For each year, ground measurements including crop height, crop type, ground photos, soil moisture, and crop phenological stage were recorded. Due to the limitations of weather conditions, human resources, and other reasons, the in situ fieldwork was sometimes not conducted on the exact dates that the RADARSAT-2 satellite overpassed. Since the maximum offset of time was only three days (which occurred on 1 July 2018), it was reasonable to assume that the corn heights did not change from the dates of satellite acquisitions to the ground campaign dates. As it is shown in Table 1, the final number of sample points for each image was different because of limitations due to weather conditions, human resources, and other logistical reasons. For the field campaign in 2013, 17 sample points per day within a maximum of five corn fields were selected for collecting ground measurements. Finally, 112 corn sample points over the Stratford site were collected. For the ground campaign in 2015, 25 sample points per day at a maximum of four cornfields were selected to conduct measurements. In total, 43 corn sample points over the London site were collected. For the ground campaign in 2018, 32 sample points per day in a maximum of four cornfields were exploited. In total, 192 corn sample points over the London site were collected. In summary, a total of 347 corn sample points were collected from the multi-year fieldwork campaigns. Three replicate height readings per sample point were carried out in 2013 and 2015, while twelve readings were conducted in 2018. The measured corn height had a wide range, with values between 3.5 cm and 333.75 cm. The average value of corn height of the ground samples on each fieldwork date ranged from 5.75 cm to 276.72 cm.

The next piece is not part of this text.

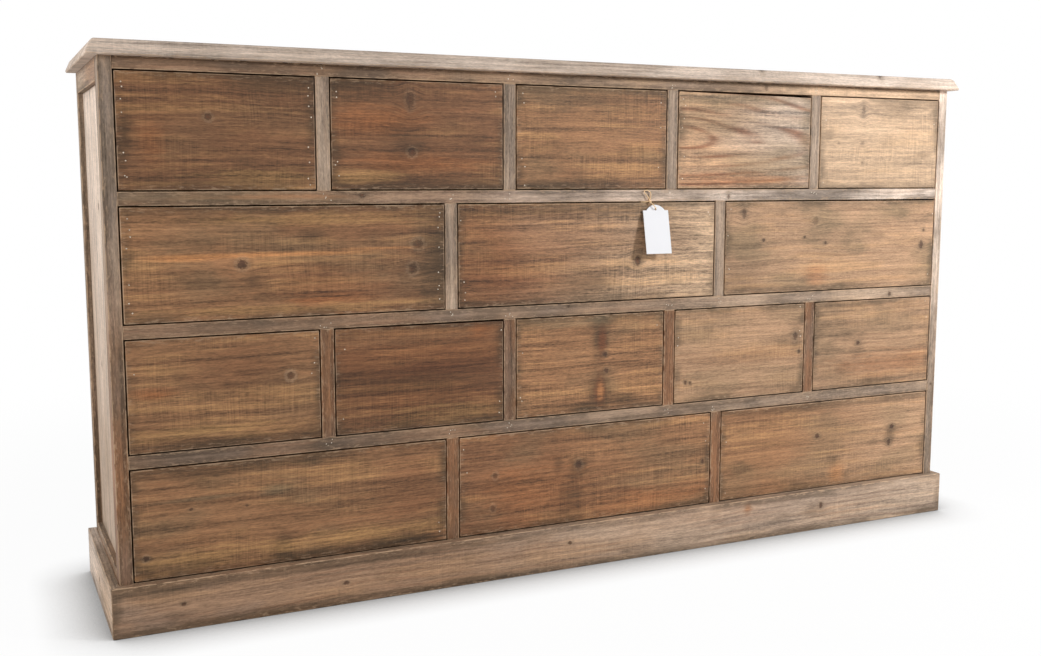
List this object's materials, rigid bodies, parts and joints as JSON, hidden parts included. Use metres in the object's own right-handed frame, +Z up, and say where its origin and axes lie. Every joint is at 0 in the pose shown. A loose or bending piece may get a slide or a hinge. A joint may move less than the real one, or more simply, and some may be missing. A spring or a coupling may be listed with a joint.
{
  "type": "seed storage cabinet",
  "caption": "Low, wide reclaimed-wood storage chest with inset drawers in a brickwork pattern on a plain plinth.",
  "frame": {"origin": "on the floor, midway across and midway from front to back of the whole chest", "axes": "+X to the right of someone facing the drawers, +Y to the back, +Z up"},
  "size_m": [1.836, 0.3949, 0.987],
  "materials": {
    "tag_card": "plain white card",
    "frame_wood": "reclaimed pine, greyed",
    "drawer_front_wood": "reclaimed pine, waxed, band-sawn",
    "inner_wood": "plain pine, unfinished",
    "plinth_wood": "reclaimed pine, pale and worn",
    "side_wood": "reclaimed pine, pale",
    "top_wood": "reclaimed pine, pale and worn",
    "twine_jute": "light jute twine, two-ply"
  },
  "bodies": {
    "carcass": {"back_boards": "inner_wood", "back_rails": "inner_wood", "drawer_guides": "inner_wood", "drawer_runners": "inner_wood", "muntins_row_1": "frame_wood", "muntins_row_2": "frame_wood", "muntins_row_3": "frame_wood", "muntins_row_4": "frame_wood", "plinth_front": "plinth_wood", "plinth_left": "plinth_wood", "plinth_right": "plinth_wood", "post_back_left": "side_wood", "post_back_right": "side_wood", "post_front_left": "frame_wood", "post_front_right": "frame_wood", "rail_bottom": "frame_wood", "rail_lower": "frame_wood", "rail_middle": "frame_wood", "rail_top": "frame_wood", "rail_upper": "frame_wood", "side_panel_left": "side_wood", "side_panel_right": "side_wood", "side_rails_left": "side_wood", "side_rails_right": "side_wood", "top_plank_back": "top_wood", "top_plank_front": "top_wood"},
    "drawer_1_1": {"drawer_1_1_front": "drawer_front_wood", "drawer_1_1_box": "inner_wood"},
    "drawer_1_2": {"drawer_1_2_front": "drawer_front_wood", "drawer_1_2_box": "inner_wood"},
    "drawer_1_3": {"drawer_1_3_front": "drawer_front_wood", "drawer_1_3_box": "inner_wood"},
    "drawer_1_4": {"drawer_1_4_front": "drawer_front_wood", "drawer_1_4_box": "inner_wood"},
    "drawer_1_5": {"drawer_1_5_front": "drawer_front_wood", "drawer_1_5_box": "inner_wood"},
    "drawer_2_1": {"drawer_2_1_front": "drawer_front_wood", "drawer_2_1_box": "inner_wood"},
    "drawer_2_2": {"drawer_2_2_front": "drawer_front_wood", "drawer_2_2_box": "inner_wood", "swing_tag": "tag_card", "tag_twine": "twine_jute"},
    "drawer_2_3": {"drawer_2_3_front": "drawer_front_wood", "drawer_2_3_box": "inner_wood"},
    "drawer_3_1": {"drawer_3_1_front": "drawer_front_wood", "drawer_3_1_box": "inner_wood"},
    "drawer_3_2": {"drawer_3_2_front": "drawer_front_wood", "drawer_3_2_box": "inner_wood"},
    "drawer_3_3": {"drawer_3_3_front": "drawer_front_wood", "drawer_3_3_box": "inner_wood"},
    "drawer_3_4": {"drawer_3_4_front": "drawer_front_wood", "drawer_3_4_box": "inner_wood"},
    "drawer_3_5": {"drawer_3_5_front": "drawer_front_wood", "drawer_3_5_box": "inner_wood"},
    "drawer_4_1": {"drawer_4_1_front": "drawer_front_wood", "drawer_4_1_box": "inner_wood"},
    "drawer_4_2": {"drawer_4_2_front": "drawer_front_wood", "drawer_4_2_box": "inner_wood"},
    "drawer_4_3": {"drawer_4_3_front": "drawer_front_wood", "drawer_4_3_box": "inner_wood"}
  },
  "joints": [
    {"name": "drawer_1_1_slide", "type": "slide", "parent": "carcass", "child": "drawer_1_1", "axis": [0, -1, 0], "range_m": [0, 0.25]},
    {"name": "drawer_1_2_slide", "type": "slide", "parent": "carcass", "child": "drawer_1_2", "axis": [0, -1, 0], "range_m": [0, 0.25]},
    {"name": "drawer_1_3_slide", "type": "slide", "parent": "carcass", "child": "drawer_1_3", "axis": [0, -1, 0], "range_m": [0, 0.25]},
    {"name": "drawer_1_4_slide", "type": "slide", "parent": "carcass", "child": "drawer_1_4", "axis": [0, -1, 0], "range_m": [0, 0.25]},
    {"name": "drawer_1_5_slide", "type": "slide", "parent": "carcass", "child": "drawer_1_5", "axis": [0, -1, 0], "range_m": [0, 0.25]},
    {"name": "drawer_2_1_slide", "type": "slide", "parent": "carcass", "child": "drawer_2_1", "axis": [0, -1, 0], "range_m": [0, 0.25]},
    {"name": "drawer_2_2_slide", "type": "slide", "parent": "carcass", "child": "drawer_2_2", "axis": [0, -1, 0], "range_m": [0, 0.25]},
    {"name": "drawer_2_3_slide", "type": "slide", "parent": "carcass", "child": "drawer_2_3", "axis": [0, -1, 0], "range_m": [0, 0.25]},
    {"name": "drawer_3_1_slide", "type": "slide", "parent": "carcass", "child": "drawer_3_1", "axis": [0, -1, 0], "range_m": [0, 0.25]},
    {"name": "drawer_3_2_slide", "type": "slide", "parent": "carcass", "child": "drawer_3_2", "axis": [0, -1, 0], "range_m": [0, 0.25]},
    {"name": "drawer_3_3_slide", "type": "slide", "parent": "carcass", "child": "drawer_3_3", "axis": [0, -1, 0], "range_m": [0, 0.25]},
    {"name": "drawer_3_4_slide", "type": "slide", "parent": "carcass", "child": "drawer_3_4", "axis": [0, -1, 0], "range_m": [0, 0.25]},
    {"name": "drawer_3_5_slide", "type": "slide", "parent": "carcass", "child": "drawer_3_5", "axis": [0, -1, 0], "range_m": [0, 0.25]},
    {"name": "drawer_4_1_slide", "type": "slide", "parent": "carcass", "child": "drawer_4_1", "axis": [0, -1, 0], "range_m": [0, 0.25]},
    {"name": "drawer_4_2_slide", "type": "slide", "parent": "carcass", "child": "drawer_4_2", "axis": [0, -1, 0], "range_m": [0, 0.25]},
    {"name": "drawer_4_3_slide", "type": "slide", "parent": "carcass", "child": "drawer_4_3", "axis": [0, -1, 0], "range_m": [0, 0.25]}
  ]
}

2.2. Polarimetric Observables

For a fully polarimetric SAR system, the acquired single look complex (SLC) data in H-V polarization basis can be represented by a 2 × 2 scattering matrix, i.e., [61,62],

$$S=\left[\begin{array}{cc}{S}_{HH}& S_{HV}\\ S_{VH}& S_{VV}\end{array}\right]$$

(1)

where $S_{ij}$ ($i,j=H or V$) represents the scattering coefficient from transmitted polarization $i$ and received polarization $j$. The scattering matrix $S$ is used to describe a “pure single target” or deterministic target. For distributed targets, typical in natural media, the second-order statistics (covariance matrix or coherency matrix) are usually exploited to conduct polarimetric analysis. Under the assumption of reciprocal scattering ($S_{HV}=S_{VH}$), the lexicographic basis vector and the Pauli basis vector, respectively, can be expressed as [61,62]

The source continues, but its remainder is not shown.